Nivi Mukherjee, president of BRCK’s education division, said the company had spotted the size of the opportunity in e-learning.
“Digital access for students is one of the lowest hanging fruit to make access to opportunities in learning a more level playing field in education,” she said.
For Mukherjee, there are opportunities in a number of spaces, such as developing infrastructure, hardware, software and content, as well as assisting with teacher training and tracking learning outcomes.
Yet challenges need to be overcome if African e-learning startups are to make the most of these opportunities, and in doing so help in providing a better quality of education to Africa’s children.
Power is a key one. Grids have failed, off-grid solutions are still in their infancy, and according to the African Development Bank (AfDB) almost 620 million people lack access to electricity. Ligon says power is a major barrier, with the startup unsurprisingly having basically no impact in areas without power.
Progress is steadily being made on electrification, but there are issues elsewhere. The cost of data is another problem, as well as a lack of digital literacy.

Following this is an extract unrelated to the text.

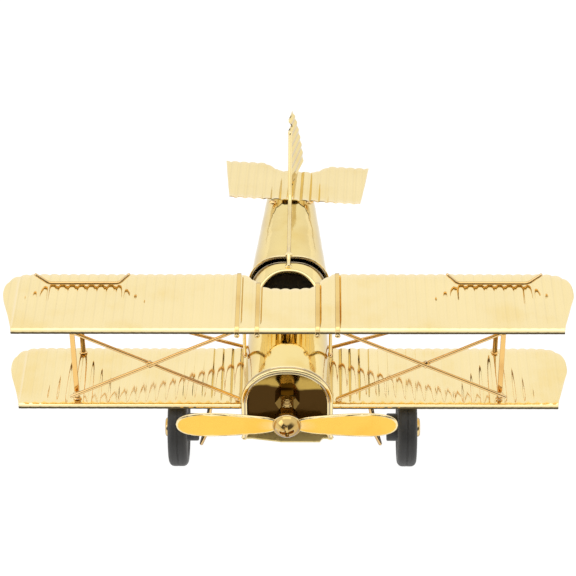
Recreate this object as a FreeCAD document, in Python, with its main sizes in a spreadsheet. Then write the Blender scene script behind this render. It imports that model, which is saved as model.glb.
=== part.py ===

“Another big issue with uptake is product-market fit. There is huge demand for educational products and services, but most of the options out there don’t directly address what customers are looking for,” Ligon said.
“Adult learners really value certifications, and most e-learning doesn’t provide a paper certification that jobseekers can use to apply for positions. Secondary students want specific content that helps them pass their national exams, and don’t know how to wade through the many open educational resources that are out there to find what’s relevant to them.”
Mukherjee identified problems higher up the ladder, saying there is a lack of commitment from governments to assist a holistic ecosystem of solution providers incentivised to supply competitive solutions.
“A lot of donor-led free interventions are also hurting the market. In Kenya the government’s DigiSchool program has identified two things that will “make or break” the project: teacher training and content. However, there is no budget for private sector developed content,” she said.
Investors turned off
When Disrupt Africa put together its African Tech Startups Funding Report 2015, the results for e-learning startups were extremely disappointing, with investment into the sector “near on non-existent”.
There have been a number of public sector initiatives across Africa to integrate technology into learning, but investor activity has not followed the trend. Only three investments took place in the e-learning sector in 2015, with total e-learning funding estimated at less than US$500,000.
Mukherjee says interest has been hindered by the fact government is still buying devices rather than solutions, with Ligon noting there are issues with monetising e-learning.
“Mobile money billing for consumer products is still very difficult, and most people don’t have credit cards,” she said.
There is a lot of investor interest in African e-learning startups, Ligon says, but sometimes it is a little unrealistic.
“People look at numbers for smartphone penetration and over-estimate the current state of the market,” she said.
“A device in someone’s hand is just the first step. Potential digital learners then need affordable data, digital literacy, and of course localised content and services that fill what they see as the gap in their educational opportunities.
The way forward
To overcome these infrastructural, technological, and financial barriers, Ligon says there is a need to build “bridge” solutions that take users a step at a time from traditional to 21st century learning.
“This is something that we at Ubongo have been working really hard at,” she said.
The startup’s pre-school edutainment series Akili and Me is available on TV, FM radio and YouTube, while it also has a number of print products like worksheets and posters. Its primary school math and science series Ubongo Kids has content on TV, DVD, YouTube, Android, SMS and interactive voice response.
“The families who watch or listen to our edutainment shows get started on digital learning through traditional broadcast media, and then we use those channels to introduce them to the other products and platforms available,” Ligon said.
“The transition to e-learning has a number of steps along the way, and we’re trying to help our users along that journey as they get access to new technologies.”
For product-market fit, meanwhile, it’s all about localisation and knowing your customer. Ligon highlights the example of Eneza Education in Kenya.
“They literally call hundreds of customers a week, and are so in tune with their users,” she said. “Companies like Shule Direct, eLimu and iSchool have done a great job in mapping content to the national curriculum of the countries they’re working in.”
One of the difficulties for e-learning for adult learners is that African countries generally do not have a set national curriculum, meaning content providers cannot prove to customers that their offering is relevant and will result in real returns for the customer.
Mukherjee believes government must play a part here, and with the development of the sector as a whole.
“Government should pre-approve some innovative solutions to disrupt public education. As Mark Turcano of the World Bank said, “business as usual is not working”. Schools have not changed the way they approach learning since we gained independence. Schools should be given an innovation budget to try different disruptive solutions and the government should research which of them have the most impact.”